C’est essentiellement en ce sens que Sylvain Darrifourcq se veut être un batteur hétéroclite, désireux d’investir des musiques diverses.
Des influences à l’EPQ
D’ailleurs, quand on l’interroge sur ses influences, il répond en avoir autant que de musiques qu’il joue, mais cite spontanément Tony Williams qui le fascine toujours plus qu’à la première écoute. Et si il ne fallait parler que des batteurs, il évoque autant les maîtres de l’histoire de l’instrument (Elvin Jones, Roy Haynes) que des contemporains, tant américains (Brian Blade, Jim Black, Joey Baron) que français (Éric Échampard, Edward Perraud). Influences multiples qu’il conjugue admirablement au sein du quartet d’Émile Parisien. Au-delà de l’aspect narratif de la musique qu’il contient, le nouvel opus du groupe, "Chien Guêpe", à la pochette aussi dadaïste que le nom, raconte lui-aussi toute une histoire. Après une pause du groupe, une courte résidence et une tournée en Scandinavie et dans les pays baltes, les quatre complices entrent en studio avec un répertoire bien rodé sur scène mais extrêmement réduit. C’est donc dans l’urgence que s’est produit cet album. « Il est moins composé, en effet... mais beaucoup mieux joué ! Avec des moments de climax qu’il n’y a dans aucun des autres disques. »

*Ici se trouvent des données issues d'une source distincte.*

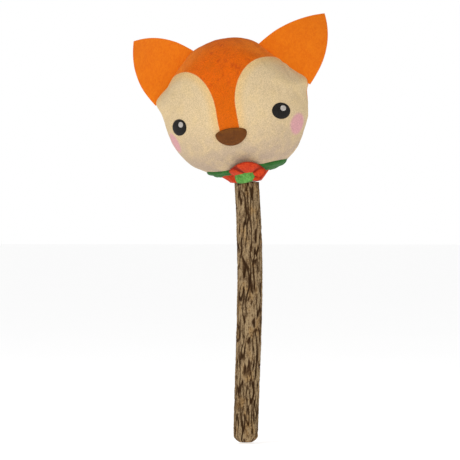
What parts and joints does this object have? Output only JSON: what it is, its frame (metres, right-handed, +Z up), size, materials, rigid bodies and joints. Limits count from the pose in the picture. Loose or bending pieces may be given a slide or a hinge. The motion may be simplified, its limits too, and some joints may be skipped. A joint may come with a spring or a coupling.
{
  "type": "stick puppet",
  "caption": "Stick puppet: a stuffed animal head with felt ears and a small scarf, on a natural twig that the hand holds; the head gives on its soft neck and the ears fold.",
  "frame": {"origin": "centre of the twig's lower end", "axes": "+Z up the twig, the face looks towards -Y, +X is on the right of someone who looks at the face"},
  "size_m": [0.1381, 0.072, 0.3014],
  "materials": {
    "wood": "plain sapwood",
    "bark": "furrowed natural bark",
    "glue": "clear hot-melt bead",
    "thread": "waxed sewing thread",
    "hem_cloth": "gathered velour hem",
    "stuffing": "loose polyester fibre",
    "face_velour": "short-pile velour, printed cream and orange",
    "orange_velour": "short-pile orange velour",
    "ear_felt": "dense wool felt",
    "eye_thread": "black satin stitch",
    "glint_thread": "light grey satin stitch",
    "nose_thread": "brown satin stitch",
    "scarf_green": "dark green felt",
    "scarf_red": "red felt",
    "scarf_light_green": "bright green felt"
  },
  "bodies": {
    "stick": {"stick_wood": "wood", "stick_bark": "bark", "neck_glue": "glue"},
    "neck_tie": {"neck_thread": "thread"},
    "neck_hem": {"neck_hem": "hem_cloth"},
    "head": {"head_stuffing": "stuffing", "face_panel": "face_velour", "back_panel": "orange_velour", "side_seam": "orange_velour", "eye_left": "eye_thread", "eye_right": "eye_thread", "glint_left": "glint_thread", "glint_right": "glint_thread", "nose": "nose_thread", "scarf_green": "scarf_green", "scarf_red": "scarf_red", "scarf_knot": "scarf_red", "scarf_tail": "scarf_light_green"},
    "ear_left": {"ear_left_front": "ear_felt", "ear_left_back": "ear_felt"},
    "ear_right": {"ear_right_front": "ear_felt", "ear_right_back": "ear_felt"}
  },
  "joints": [
    {"name": "head_turn", "type": "hinge", "parent": "stick", "child": "neck_tie", "pos_m": [0, 0, 0.1825], "axis": [0, 0, 1], "range_deg": [-25, 25], "stiffness_Nm_per_rad": 0.35},
    {"name": "head_nod", "type": "hinge", "parent": "neck_tie", "child": "neck_hem", "pos_m": [0, 0, 0.1825], "axis": [1, 0, 0], "range_deg": [-7, 7], "stiffness_Nm_per_rad": 1},
    {"name": "head_tilt", "type": "hinge", "parent": "neck_hem", "child": "head", "pos_m": [0, 0, 0.1825], "axis": [0, 1, 0], "range_deg": [-4, 12], "stiffness_Nm_per_rad": 1},
    {"name": "ear_left_fold", "type": "hinge", "parent": "head", "child": "ear_left", "pos_m": [-0.05115, 0, 0.25496], "axis": [0.5906, 0, 0.807], "range_deg": [-25, 40], "stiffness_Nm_per_rad": 0.01},
    {"name": "ear_right_fold", "type": "hinge", "parent": "head", "child": "ear_right", "pos_m": [0.02684, 0, 0.26704], "axis": [0.807, 0, -0.5906], "range_deg": [-25, 40], "stiffness_Nm_per_rad": 0.01}
  ]
}
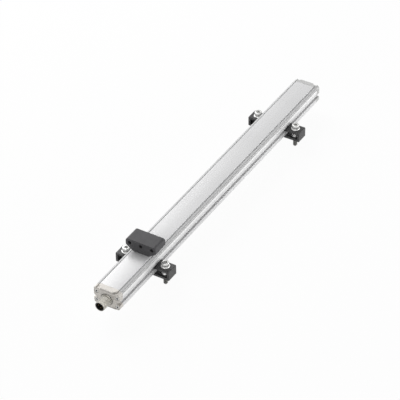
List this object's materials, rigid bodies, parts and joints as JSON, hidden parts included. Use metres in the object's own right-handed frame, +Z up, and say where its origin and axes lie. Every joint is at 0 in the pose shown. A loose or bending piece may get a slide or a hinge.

Concernant le contenu musical, le disque révèle les ouvertures du groupe sur le travail à venir : « un travail sur la superposition des espaces et des vitesses. Avec l’idée peut-être d’aller moins dans la narration que dans la fragmentation du discours. » De quoi nous faire apprécier plus encore leur musique. Cette musique qui place Sylvain Darrifourcq et ses comparses au cœur d’une même voix collective. Celle-là même qui leur a redonné l’envie de jouer, pour notre plus grand plaisir.